Issue (i): Whether printed thermal paper rolls prepared for use as lottery ticket forms were classifiable under heading 4901.90 as products of the printing industry or under heading 4811.90 as printed thermal paper.
Analysis: The decisive test was whether the printing was merely incidental or whether it gave the goods their essential character. The classification notes to Chapter 48 exclude paper printed with motifs, characters or pictorial representations not merely incidental to primary use, and the notes to heading 49.11 recognise printed articles that remain in that heading even though they are to be completed at the time of use, including blank tickets and similar forms requiring insertion of particulars. The printed rolls were commercially blank lottery tickets and the absence of serial numbers or buyer-specific details did not make the printing incidental or leave the goods as ordinary thermal paper.
Conclusion: The rolls were classifiable under heading 4901.90 and not under heading 4811.90, in favour of the assessee.

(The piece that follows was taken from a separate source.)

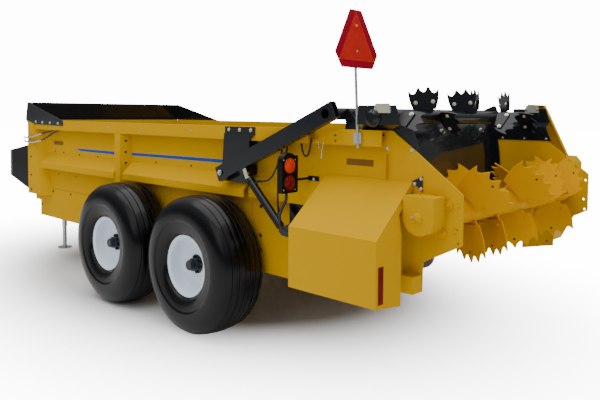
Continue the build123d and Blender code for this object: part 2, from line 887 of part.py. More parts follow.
upper_rows = (            # angle up from the rear, (place along the shaft, pitch) of each paddle
    (97, ((478, 50), (-8, 50), (-173, -50), (-649, -50))),
    (-15, ((830, -50), (345, 50), (-418, -50), (-789, 50))),
    (217, ((747, 50), (142, 50), (-413, 50))),
)
lower_rows = (
    (37, ((626, 62), (27, 62), (-277, -60), (-594, -60))),
    (-83, ((526, 62), (243, 62), (-58, -60), (-674, -60))),
    (153, ((806, 62), (370, 62), (-343, -43), (-806, 62))),
)
upper_axle, lower_axle = (upper_x, upper_z), (lower_x, lower_z)
with BuildPart() as upper_tube_part:
    cross_bar(upper_x, upper_z, (-beater_half - 20, beater_half + 20), upper_tube)
    cross_bar(upper_x, upper_z, (-housing_out, housing_out), upper_shaft)
    for angle, places in upper_rows:
        for y, pitch in places:
            paddle(upper_axle, angle, y, pitch, (upper_tube - 12, 118, 0, 110, 135, 0), 0, bracket_thick)
save(upper_tube_part, "upper_beater_tube")
with BuildPart() as upper_paddles:
    for angle, places in upper_rows:
        for y, pitch in places:
            size = (upper_tube + 4, upper_reach, 23, 142, 197, 4)
            paddle(upper_axle, angle, y, pitch, size, 24, -paddle_thick)
save(upper_paddles, "upper_beater_paddles")

with BuildPart() as lower_tube_part:
    cross_bar(lower_x, lower_z, (-beater_half, beater_half), lower_tube)
    cross_bar(lower_x, lower_z, (-guard_bore + 1, guard_bore - 1), lower_shaft)
    for angle, places in lower_rows:
        for y, pitch in places:
            paddle(lower_axle, angle, y, pitch, (lower_tube - 14, 178, 0, 150, 232, 0), 0, bracket_thick)
save(lower_tube_part, "lower_beater_tube")
with BuildPart() as lower_paddles:
    for angle, places in lower_rows:
        for y, pitch in places:
            size = (lower_tube + 12, lower_reach, 41, 236, 304, 5)
            paddle(lower_axle, angle, y, pitch, size, 28, -paddle_thick)
save(lower_paddles, "lower_beater_paddles")

# Tail lamps: rounded housings on rods from the side, with two lenses each
lamp_x, lamp_deep = rear + 1120, 47.0
lamp_in, lamp_out = 1081.0, 1209.0
lamp_low, lamp_top = 1109.0, 1368.0
lamp_y, lamp_half = (lamp_in + lamp_out) / 2, (lamp_out - lamp_in) / 2
lens_radius, lens_deep = 50.0, 12.0
with BuildPart() as lamps:
    for side, tag in sides:
        with BuildSketch(Plane.YZ.offset(lamp_x)):
            with BuildLine():
                Polyline(
                    (side * lamp_in, lamp_top - lamp_half),
                    (side * lamp_in, lamp_low),
                    (side * lamp_out, lamp_low),
                    (side * lamp_out, lamp_top - lamp_half),
                )
                ThreePointArc(
                    (side * lamp_out, lamp_top - lamp_half),
                    (side * lamp_y, lamp_top),
                    (side * lamp_in, lamp_top - lamp_half),
                )
            make_face()
        extrude(amount=lamp_deep)
        block((lamp_x + 16, lamp_x + 20), side_span(lamp_in - 30, lamp_in, side), (lamp_low, lamp_top - 20))
        low, high = side_span(wall_out + 5, lamp_in - 4, side)
        bar((lamp_x + 18, low, 1190), (lamp_x + 18, high, 1190), 8)
        low, high = side_span(wall_out, wall_out + 5, side)
        block((rear + 1057, rear + 1150), (low, high), (1175, 1206))
save(lamps, "tail_lamps")
for label, z in (("amber_lenses", 1286), ("red_lenses", 1175)):
    with BuildPart() as lens:
        for side, tag in sides:
            with BuildSketch(Plane.YZ.offset(lamp_x)):
                with Locations((side * lamp_y, z)):
                    Circle(lens_radius)
            extrude(amount=-lens_deep, taper=25)
    save(lens, label)

# Conduits from the lamps round the cylinder's bracket to the side
conduit_radius = 10.0
with BuildPart() as lamp_cables:
    for side, tag in sides:
        route = (
            (rear + 1145, 1148, lamp_low),
            (rear + 1145, 1148, 1058),
            (rear + 1186, 1150, 1002),
            (rear + 1214, 1146, 936),
            (rear + 1206, 1132, 868),
            (rear + 1150, 1104, 826),
            (rear + 1086, 1052, 824),
            (rear + 1052, 996, 846),
            (rear + 1052, wall_out, 846),
        )
        tube([(x, side * y, z) for x, y, z in route], conduit_radius)
save(lamp_cables, "lamp_cables")

# Slow vehicle sign on its leaning pole, with the clamp on the channel
pole_radius = 9.0
pole_y = 1004.0
pole_foot, pole_top = Vector(rear + 676, pole_y, 1412), Vector(rear + 716, pole_y, 2150)
lean = (pole_top - pole_foot).normalized()
sign_back = Vector(-lean.Z, 0, lean.X)
sign_out = (              # half width, height above the sign's foot
    (149, 0), (203, 89), (54, 352),
)
sign_lug = 3.0            # from the pole to the sign
sign_foot = pole_foot + lean * ((1896 - pole_foot.Z) / lean.Z) + sign_back * (pole_radius + sign_lug)
sign_plane = Plane(origin=sign_foot, x_dir=(0, -1, 0), z_dir=sign_back)
with BuildPart() as sign:
    with BuildSketch(sign_plane):
        with BuildLine():
            Polyline(
                *((half, high) for half, high in sign_out),
                *((-half, high) for half, high in reversed(sign_out)),
                close=True,
            )
        make_face()
    extrude(amount=3)
save(sign, "sign")
with BuildPart() as pole:
    bar(pole_foot, pole_top, pole_radius)
    block((rear + 655, rear + 712), (987, pole_y), (1440, 1505))
    with BuildSketch(sign_plane) as lugs:
        with Locations((0, 102), (0, 257)):
            Rectangle(34, 24)
    extrude(lugs.sketch, amount=-(pole_radius + sign_lug))
save(pole, "sign_pole")

# Drawbar: two legs that meet at the hitch, with the input shaft's stand
leg_wide, leg_back, leg_front = 80.0, box_front - 400, hitch_x - 200
leg_slope = (sill_out - leg_wide) / (leg_front - leg_back)


def leg_out(x):
    """Outer edge of the drawbar's left leg."""
    return sill_out - leg_slope * (x - leg_back)


stand_x = hitch_x - 800
with BuildPart() as tongue:
    for side, tag in sides:
        prism_z(
            [
                (leg_back, side * sill_out),
                (leg_back, side * (sill_out - leg_wide)),
                (leg_front, side * -leg_wide / 4),
                (leg_front, side * leg_wide),
            ],
            tongue_low,
            tongue_top,
        )
    reach = leg_out(stand_x) - leg_wide / 2
    block((stand_x - 6, stand_x + 6), (-reach, reach), (tongue_low + 20, tongue_top))
    block((stand_x - 20, stand_x + 20), (-70, 70), (tongue_top - 20, input_z + 66))
    bar((stand_x - 30, 0, input_z), (stand_x + 30, 0, input_z), input_tube + run_gap, Mode.SUBTRACT)
save(tongue, "tongue")
clevis_plate = 20.0
with BuildPart() as hitch:
    for z in (hitch_z - clevis_span / 2, hitch_z + clevis_span / 2 - clevis_plate):
        block((leg_front, hitch_x), (-40, 40), (z, z + clevis_plate))
    low, high = hitch_z - clevis_span / 2, hitch_z + clevis_span / 2
    block((leg_front, leg_front + 20), (-40, 40), (low, high))
    bar((hitch_x - 45, 0, low - 1), (hitch_x - 45, 0, high + 1), clevis_bore, Mode.SUBTRACT)
save(hitch, "hitch")

# Parking jack on the left leg
jack_x = box_front + 160
jack_plate = leg_out(jack_x - 40)
jack_y = jack_plate + 42
with BuildPart() as jack:
    bar((jack_x, jack_y, 12), (jack_x, jack_y, 520), 24)
    bar((jack_x, jack_y, 260), (jack_x, jack_y, 900), 30)
    bar((jack_x, jack_y, 0), (jack_x, jack_y, 12), 80)
    bar((jack_x, jack_y, 860), (jack_x + 90, jack_y, 860), 8)
    bar((jack_x + 82, jack_y, 860), (jack_x + 82, jack_y, 960), 8)
    block((jack_x - 40, jack_x + 40), (jack_plate, jack_y), (tongue_low + 10, tongue_top - 10))
save(jack, "jack")
with BuildPart() as driveline:
    bar((box_front, 0, input_z), (input_tip - input_free, 0, input_z), input_tube)
    bar((input_tip - input_free, 0, input_z), (input_tip, 0, input_z), pto_radius)
save(driveline, "driveline")
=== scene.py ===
import bpy, bmesh
from math import cos, pi, radians, sin
from mathutils import Matrix, Vector


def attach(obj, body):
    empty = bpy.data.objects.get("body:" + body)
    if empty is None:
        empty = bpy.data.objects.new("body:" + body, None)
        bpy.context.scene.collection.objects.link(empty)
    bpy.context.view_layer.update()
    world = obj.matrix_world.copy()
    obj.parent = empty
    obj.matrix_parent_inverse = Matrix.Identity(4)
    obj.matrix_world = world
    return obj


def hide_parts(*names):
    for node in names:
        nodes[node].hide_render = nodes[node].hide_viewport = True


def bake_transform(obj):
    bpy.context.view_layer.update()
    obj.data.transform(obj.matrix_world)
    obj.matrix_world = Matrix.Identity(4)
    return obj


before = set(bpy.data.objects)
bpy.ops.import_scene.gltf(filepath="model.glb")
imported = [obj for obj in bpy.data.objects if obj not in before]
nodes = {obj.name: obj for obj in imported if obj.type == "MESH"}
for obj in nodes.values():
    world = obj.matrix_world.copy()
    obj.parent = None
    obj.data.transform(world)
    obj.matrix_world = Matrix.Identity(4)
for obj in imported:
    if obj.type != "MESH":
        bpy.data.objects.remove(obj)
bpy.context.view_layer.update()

rear = -3.4    # rear edge of the side plates; most lengths along the machine start there
sides = (("left", 1), ("right", -1))
scene = bpy.context.scene
print("spreader frame loaded")


# camera: behind the left rear corner, a little above the rail
cameraSettings = {"place": (-5.1438, 4.0403, 1.6213), "heading": radians(-46.2386), "down": radians(2.716),
                  "roll": radians(0.4534), "lens": 38.28, "sensor": 36.0, "shiftY": -0.0941, "farthest": 200}
lensData = bpy.data.cameras.new("spreaderCamera")
lensData.lens, lensData.sensor_width = cameraSettings["lens"], cameraSettings["sensor"]
lensData.shift_y, lensData.clip_end = cameraSettings["shiftY"], cameraSettings["farthest"]
heading, down, roll = (cameraSettings[key] for key in ("heading", "down", "roll"))
level = Vector((cos(heading), sin(heading), 0))
ahead = level * cos(down) - Vector((0, 0, sin(down)))
above = Vector((0, 0, cos(down))) + level * sin(down)
across = Vector((sin(heading), -cos(heading), 0)) * cos(roll) + above * sin(roll)
upright = across.cross(ahead).normalized()
cameraObject = bpy.data.objects.new("spreaderCamera", lensData)
scene.collection.objects.link(cameraObject)
cameraTurn = Matrix((across, upright, -ahead)).transposed().to_4x4()
cameraObject.matrix_world = Matrix.Translation(cameraSettings["place"]) @ cameraTurn
scene.camera = cameraObject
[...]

Issue (ii): Whether the imported thermal paper was unauthorised raw material in view of the export/import permission granted by the Export Processing Zone Authority.
Analysis: The permission letter allowed import of printed tags, tickets, printed rolls, sheets, seal pay slip pass and cards. The imported thermal paper was used for manufacture of tickets and fell within the revised permissible scope. The objection based on unauthorised material therefore had no merit.
Conclusion: The import was within the authorised material permitted to the assessee, in favour of the assessee.
Final Conclusion: The classification adopted in the impugned orders was rejected, the rival objection regarding authorised import also failed, and the assessee obtained full relief in the appeals.
Ratio Decidendi: Paper printed in a manner that is not merely incidental to its primary use, and which is commercially understood as a completed blank form or ticket, is classifiable as a product of the printing industry rather than as ordinary paper.